Yeah, Foozer, like that... just like all those tiny valve wheels I've seen on here... I guess I'll be doing the same thing soon.
 
Carl,
A couple of points on just drilling a hole for your clamps. not only can drilled holes be over sized they can be out of round and even bigger at one end than the other. This is not so good for the clamping action you want.

Reaming is best but if you don't have the proper sized reamer for the job drilling a couple of sizes under and finishing with the proper size correctly sharpened drill can give a better result. Practice on some spare material because sometimes a drill can chatter at the start of the hole.
This is not to be done in brass unless drill is sharpened for brass, an ordinary drill can grab:

Brass drill grind
IMG_0368.jpg


Your knurled nuts will have better tightening power for the same diameter if you use a finer pitch thread.
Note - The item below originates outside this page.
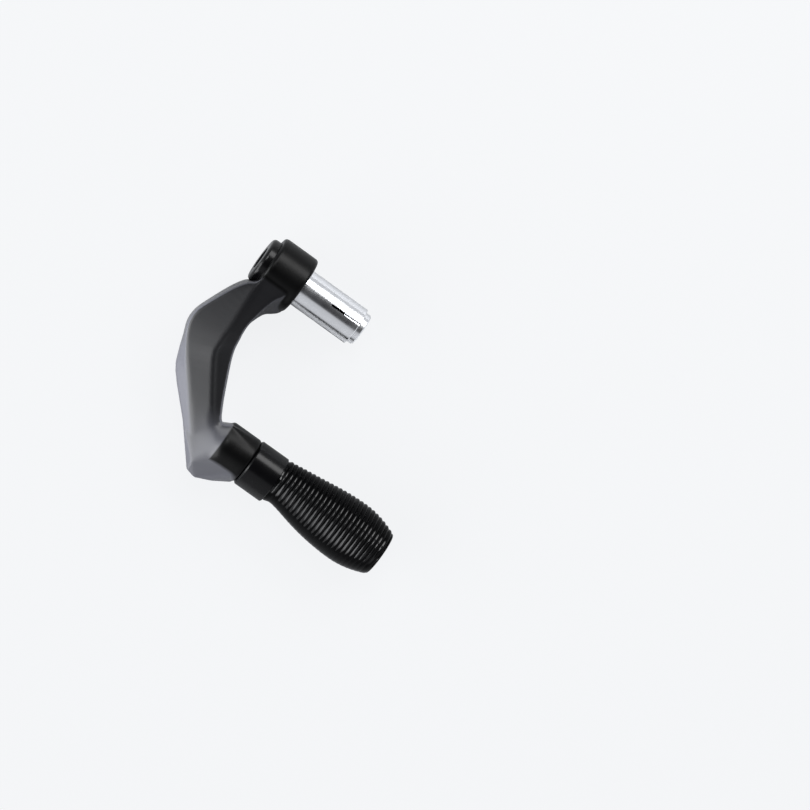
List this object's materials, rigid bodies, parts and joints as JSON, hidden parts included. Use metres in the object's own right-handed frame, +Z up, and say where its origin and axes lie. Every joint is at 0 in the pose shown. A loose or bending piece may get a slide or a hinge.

The pressure on the part (and the lathe) when knurling is eased with a straddle type tool:

IMG_0427.jpg


Knurled parts may eat skin but that's what toughens you up! ::)
Dave
 
Robert and Foozer: Thanks, that's what I thought flutes are. Seems like quite a job just for 3 or 4 knobs.

What do you think of the brass nut on this QCTP?

IMG_0279.jpg


Originally I was thinking of a shoulder on both sides...but this seems simpler (but just doing a simple shoulder, not like in the pic)...

Dave: Yeah, originally I wanted to ream but there wasn't enough room to get the reamer in unless I wanted to move the table out of the way or shorten the reamer. Probably should have figured out a way. Thanks.


 
That's the nut I was imagining. Do you have collets? a rotary table? an indexer? collet blocks? Just trying to help ya make flutes.

I guess you could always MAKE a quick-and-dirty index plate and holder, and plunge cut Foozer's eight flutes with an endmill.